**Entries supplied**
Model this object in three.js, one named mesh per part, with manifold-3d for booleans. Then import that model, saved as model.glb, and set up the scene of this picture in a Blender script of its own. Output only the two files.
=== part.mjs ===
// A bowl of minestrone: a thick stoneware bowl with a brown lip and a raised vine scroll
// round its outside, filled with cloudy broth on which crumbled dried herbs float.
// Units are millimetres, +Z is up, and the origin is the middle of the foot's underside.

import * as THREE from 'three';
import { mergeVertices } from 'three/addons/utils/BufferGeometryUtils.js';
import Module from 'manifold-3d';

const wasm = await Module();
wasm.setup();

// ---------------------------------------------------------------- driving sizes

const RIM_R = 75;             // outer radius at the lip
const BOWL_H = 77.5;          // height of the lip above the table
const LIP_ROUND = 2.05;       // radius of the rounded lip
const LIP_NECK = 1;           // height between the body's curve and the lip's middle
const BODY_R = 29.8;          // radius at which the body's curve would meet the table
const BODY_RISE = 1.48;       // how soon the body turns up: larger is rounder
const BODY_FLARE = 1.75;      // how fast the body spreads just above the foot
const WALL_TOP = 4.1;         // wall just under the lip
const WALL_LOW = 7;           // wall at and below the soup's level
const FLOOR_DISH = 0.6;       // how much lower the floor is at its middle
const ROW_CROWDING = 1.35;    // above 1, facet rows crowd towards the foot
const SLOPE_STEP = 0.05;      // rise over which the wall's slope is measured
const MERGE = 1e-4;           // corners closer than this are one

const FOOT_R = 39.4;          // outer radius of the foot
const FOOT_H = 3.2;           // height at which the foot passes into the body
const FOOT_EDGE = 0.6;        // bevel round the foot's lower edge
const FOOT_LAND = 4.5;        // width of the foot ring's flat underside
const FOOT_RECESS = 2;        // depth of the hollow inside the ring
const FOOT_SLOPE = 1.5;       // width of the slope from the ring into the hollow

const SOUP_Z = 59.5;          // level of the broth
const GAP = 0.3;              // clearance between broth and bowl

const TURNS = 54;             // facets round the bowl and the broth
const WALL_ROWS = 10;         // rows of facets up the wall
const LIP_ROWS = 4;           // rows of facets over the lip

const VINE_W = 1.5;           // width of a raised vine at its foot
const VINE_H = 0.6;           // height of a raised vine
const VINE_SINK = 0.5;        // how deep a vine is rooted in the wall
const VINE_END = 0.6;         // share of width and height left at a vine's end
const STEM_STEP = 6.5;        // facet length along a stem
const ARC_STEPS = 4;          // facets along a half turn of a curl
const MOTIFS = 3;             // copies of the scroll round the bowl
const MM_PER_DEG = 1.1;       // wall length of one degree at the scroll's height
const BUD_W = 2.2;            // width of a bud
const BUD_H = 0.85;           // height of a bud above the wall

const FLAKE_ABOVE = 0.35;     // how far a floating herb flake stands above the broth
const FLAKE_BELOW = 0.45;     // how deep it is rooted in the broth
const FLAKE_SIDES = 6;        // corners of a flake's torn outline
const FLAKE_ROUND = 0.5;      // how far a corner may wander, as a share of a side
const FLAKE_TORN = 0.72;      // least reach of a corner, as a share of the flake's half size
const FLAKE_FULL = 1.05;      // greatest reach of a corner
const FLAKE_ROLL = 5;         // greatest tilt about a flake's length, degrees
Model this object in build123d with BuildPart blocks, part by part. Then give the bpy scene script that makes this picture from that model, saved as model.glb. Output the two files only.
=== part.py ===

**Given task**
Word for word, restate all of the data shown above.

**Solution for this exercise**
Model this object in three.js, one named mesh per part, with manifold-3d for booleans. Then import that model, saved as model.glb, and set up the scene of this picture in a Blender script of its own. Output only the two files.
=== part.mjs ===
// A bowl of minestrone: a thick stoneware bowl with a brown lip and a raised vine scroll
// round its outside, filled with cloudy broth on which crumbled dried herbs float.
// Units are millimetres, +Z is up, and the origin is the middle of the foot's underside.

import * as THREE from 'three';
import { mergeVertices } from 'three/addons/utils/BufferGeometryUtils.js';
import Module from 'manifold-3d';

const wasm = await Module();
wasm.setup();

// ---------------------------------------------------------------- driving sizes

const RIM_R = 75;             // outer radius at the lip
const BOWL_H = 77.5;          // height of the lip above the table
const LIP_ROUND = 2.05;       // radius of the rounded lip
const LIP_NECK = 1;           // height between the body's curve and the lip's middle
const BODY_R = 29.8;          // radius at which the body's curve would meet the table
const BODY_RISE = 1.48;       // how soon the body turns up: larger is rounder
const BODY_FLARE = 1.75;      // how fast the body spreads just above the foot
const WALL_TOP = 4.1;         // wall just under the lip
const WALL_LOW = 7;           // wall at and below the soup's level
const FLOOR_DISH = 0.6;       // how much lower the floor is at its middle
const ROW_CROWDING = 1.35;    // above 1, facet rows crowd towards the foot
const SLOPE_STEP = 0.05;      // rise over which the wall's slope is measured
const MERGE = 1e-4;           // corners closer than this are one

const FOOT_R = 39.4;          // outer radius of the foot
const FOOT_H = 3.2;           // height at which the foot passes into the body
const FOOT_EDGE = 0.6;        // bevel round the foot's lower edge
const FOOT_LAND = 4.5;        // width of the foot ring's flat underside
const FOOT_RECESS = 2;        // depth of the hollow inside the ring
const FOOT_SLOPE = 1.5;       // width of the slope from the ring into the hollow

const SOUP_Z = 59.5;          // level of the broth
const GAP = 0.3;              // clearance between broth and bowl

const TURNS = 54;             // facets round the bowl and the broth
const WALL_ROWS = 10;         // rows of facets up the wall
const LIP_ROWS = 4;           // rows of facets over the lip

const VINE_W = 1.5;           // width of a raised vine at its foot
const VINE_H = 0.6;           // height of a raised vine
const VINE_SINK = 0.5;        // how deep a vine is rooted in the wall
const VINE_END = 0.6;         // share of width and height left at a vine's end
const STEM_STEP = 6.5;        // facet length along a stem
const ARC_STEPS = 4;          // facets along a half turn of a curl
const MOTIFS = 3;             // copies of the scroll round the bowl
const MM_PER_DEG = 1.1;       // wall length of one degree at the scroll's height
const BUD_W = 2.2;            // width of a bud
const BUD_H = 0.85;           // height of a bud above the wall

const FLAKE_ABOVE = 0.35;     // how far a floating herb flake stands above the broth
const FLAKE_BELOW = 0.45;     // how deep it is rooted in the broth
const FLAKE_SIDES = 6;        // corners of a flake's torn outline
const FLAKE_ROUND = 0.5;      // how far a corner may wander, as a share of a side
const FLAKE_TORN = 0.72;      // least reach of a corner, as a share of the flake's half size
const FLAKE_FULL = 1.05;      // greatest reach of a corner
const FLAKE_ROLL = 5;         // greatest tilt about a flake's length, degrees
Model this object in build123d with BuildPart blocks, part by part. Then give the bpy scene script that makes this picture from that model, saved as model.glb. Output the two files only.
=== part.py ===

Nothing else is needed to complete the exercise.